There’s another reason this is of interest nationally: Collins is the last remaining Republican from New England elected to the federal level. If she goes, and Maine’s south-of-the-north Second Congressional District stays blue (a strong possibility), the GOP won’t have a single senator or congressman left from the region. That might sound unremarkable, given what a Democratic stronghold the Northeast is. But New England politics has always been more diverse and idiosyncratic than is sometimes assumed. Connecticut until recently had three out of its five congressional districts in play, ranging from its gilded Gold Coast to its more working-class east. Massachusetts famously sent Senator Scott Brown to Washington, nearly burying Obamacare in the process. Maine for many years was represented by two Republican senators. New Hampshire gave us several Sununus; Rhode Island more than one Chafee.

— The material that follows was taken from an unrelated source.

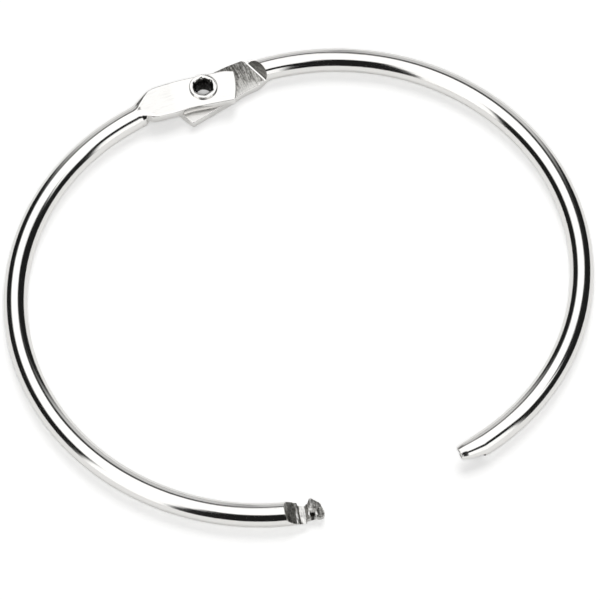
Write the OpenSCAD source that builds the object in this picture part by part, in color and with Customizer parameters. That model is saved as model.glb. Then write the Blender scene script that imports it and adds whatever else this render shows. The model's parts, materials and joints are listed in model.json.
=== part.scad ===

What happened? The trouble seems to have started in the aughts, when George W. Bush infused the Republican Party with a more Southern evangelical feel, not always a winner in places like Massachusetts. Bush’s tax cuts and deficits offended some of the region’s traditionally thrifty Republicans, while the Iraq war also created tension. Vermont’s Jim Jeffords left the party; so did Rhode Island’s Lincoln Chafee. From there, it was all downhill, as The Day, a Connecticut newspaper, argued in an editorial a few months ago:

As the conservative movement gained momentum in the Reagan and Bush years – and as Fox News ascended – moderate Republicans were disparaged as conservative apostasies.

Moderate congressional Republicans were marginalized further in 2012 with the rise of the brutal power politics from the freshmen Tea Party members in the House. Moderates took another hit in the Senate in 2014 when Majority Leader Mitch McConnell took control. …

New England voters in the last 20 years became disillusioned as the national GOP morphed into something more ruthless and reckless. They stopped sending Republicans to Congress.

This is a favorite narrative among moderates and ex-Republicans: the GOP lurched right! We got left behind! And there’s something to that, even if it’s difficult to trace a single rightward line among politics’ always-complex topography. But I would put it a different way: the Republican Party has ceased to be a coalition of values and has instead become a vanguard in the culture war. Once, the GOP’s emphasis on balanced budgets, careful progress, and preserving tradition appealed to Yankee sensibilities. Now, it’s become more representative of a certain lifestyle: outwardly Christian, pro-gun, pro-life, exhausted with political correctness.

That isn’t to say such people don’t exist in New England; they do and they vote Republican. But they’re nowhere close to the majority, which is why their candidates are faltering. The national GOP can seem strange to New Englanders, no less under Donald Trump’s Manhattan mouthiness than Bush’s chicken-after-church pieties. And perhaps that’s a good thing in its own way, regional diversity still alive and kicking, place still essential to politics. However it affects elections, we should seek to preserve the New England personality and keep it distinct from, say, the Texan one, even if we oppose it on various issues and trends. The nationalization of our politics must never flatten us into a dreary binary choice between warring camps.

Still, that leaves those old Yankee moderates like Susan Collins trapped between two falling stilts. Fortunately there’s good news for Republicans in New England: they still get elected at the state and local levels. They’re well represented on town councils and in gubernatorial seats—three out of the region’s six governors are in the GOP. The old New England model of electing stopgap moderate Republicans to executive offices lest Democratic legislators spend the place into the Atlantic still holds. The GOP will survive up north; it will just look different from the national Republican Party. And maybe that’s not the crisis we might make it out to be.